==== Provided data

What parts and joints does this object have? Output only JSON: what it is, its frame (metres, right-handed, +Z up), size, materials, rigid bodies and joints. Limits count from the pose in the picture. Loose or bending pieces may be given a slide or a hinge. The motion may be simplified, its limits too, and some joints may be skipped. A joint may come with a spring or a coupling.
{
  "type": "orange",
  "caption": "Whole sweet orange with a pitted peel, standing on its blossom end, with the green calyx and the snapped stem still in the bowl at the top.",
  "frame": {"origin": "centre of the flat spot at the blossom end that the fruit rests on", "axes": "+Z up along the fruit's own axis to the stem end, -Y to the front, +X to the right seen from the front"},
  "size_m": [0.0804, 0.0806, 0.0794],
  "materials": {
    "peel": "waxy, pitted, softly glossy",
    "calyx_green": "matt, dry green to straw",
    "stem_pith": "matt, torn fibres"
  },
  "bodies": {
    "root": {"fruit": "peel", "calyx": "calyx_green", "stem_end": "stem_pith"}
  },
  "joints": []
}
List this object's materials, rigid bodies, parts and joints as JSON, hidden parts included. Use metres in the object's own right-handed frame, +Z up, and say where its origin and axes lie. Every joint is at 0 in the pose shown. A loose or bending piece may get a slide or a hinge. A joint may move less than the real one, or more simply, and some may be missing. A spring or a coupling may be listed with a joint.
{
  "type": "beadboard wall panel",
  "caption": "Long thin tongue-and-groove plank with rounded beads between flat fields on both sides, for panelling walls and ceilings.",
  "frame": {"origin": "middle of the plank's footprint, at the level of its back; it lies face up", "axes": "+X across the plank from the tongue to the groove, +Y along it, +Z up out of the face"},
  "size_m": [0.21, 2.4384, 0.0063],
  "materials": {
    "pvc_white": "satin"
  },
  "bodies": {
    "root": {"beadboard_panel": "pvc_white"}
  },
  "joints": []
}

========

### [Set exercise]
Copy out the data shown above without altering anything.

### [Output]
What parts and joints does this object have? Output only JSON: what it is, its frame (metres, right-handed, +Z up), size, materials, rigid bodies and joints. Limits count from the pose in the picture. Loose or bending pieces may be given a slide or a hinge. The motion may be simplified, its limits too, and some joints may be skipped. A joint may come with a spring or a coupling.
{
  "type": "orange",
  "caption": "Whole sweet orange with a pitted peel, standing on its blossom end, with the green calyx and the snapped stem still in the bowl at the top.",
  "frame": {"origin": "centre of the flat spot at the blossom end that the fruit rests on", "axes": "+Z up along the fruit's own axis to the stem end, -Y to the front, +X to the right seen from the front"},
  "size_m": [0.0804, 0.0806, 0.0794],
  "materials": {
    "peel": "waxy, pitted, softly glossy",
    "calyx_green": "matt, dry green to straw",
    "stem_pith": "matt, torn fibres"
  },
  "bodies": {
    "root": {"fruit": "peel", "calyx": "calyx_green", "stem_end": "stem_pith"}
  },
  "joints": []
}
List this object's materials, rigid bodies, parts and joints as JSON, hidden parts included. Use metres in the object's own right-handed frame, +Z up, and say where its origin and axes lie. Every joint is at 0 in the pose shown. A loose or bending piece may get a slide or a hinge. A joint may move less than the real one, or more simply, and some may be missing. A spring or a coupling may be listed with a joint.
{
  "type": "beadboard wall panel",
  "caption": "Long thin tongue-and-groove plank with rounded beads between flat fields on both sides, for panelling walls and ceilings.",
  "frame": {"origin": "middle of the plank's footprint, at the level of its back; it lies face up", "axes": "+X across the plank from the tongue to the groove, +Y along it, +Z up out of the face"},
  "size_m": [0.21, 2.4384, 0.0063],
  "materials": {
    "pvc_white": "satin"
  },
  "bodies": {
    "root": {"beadboard_panel": "pvc_white"}
  },
  "joints": []
}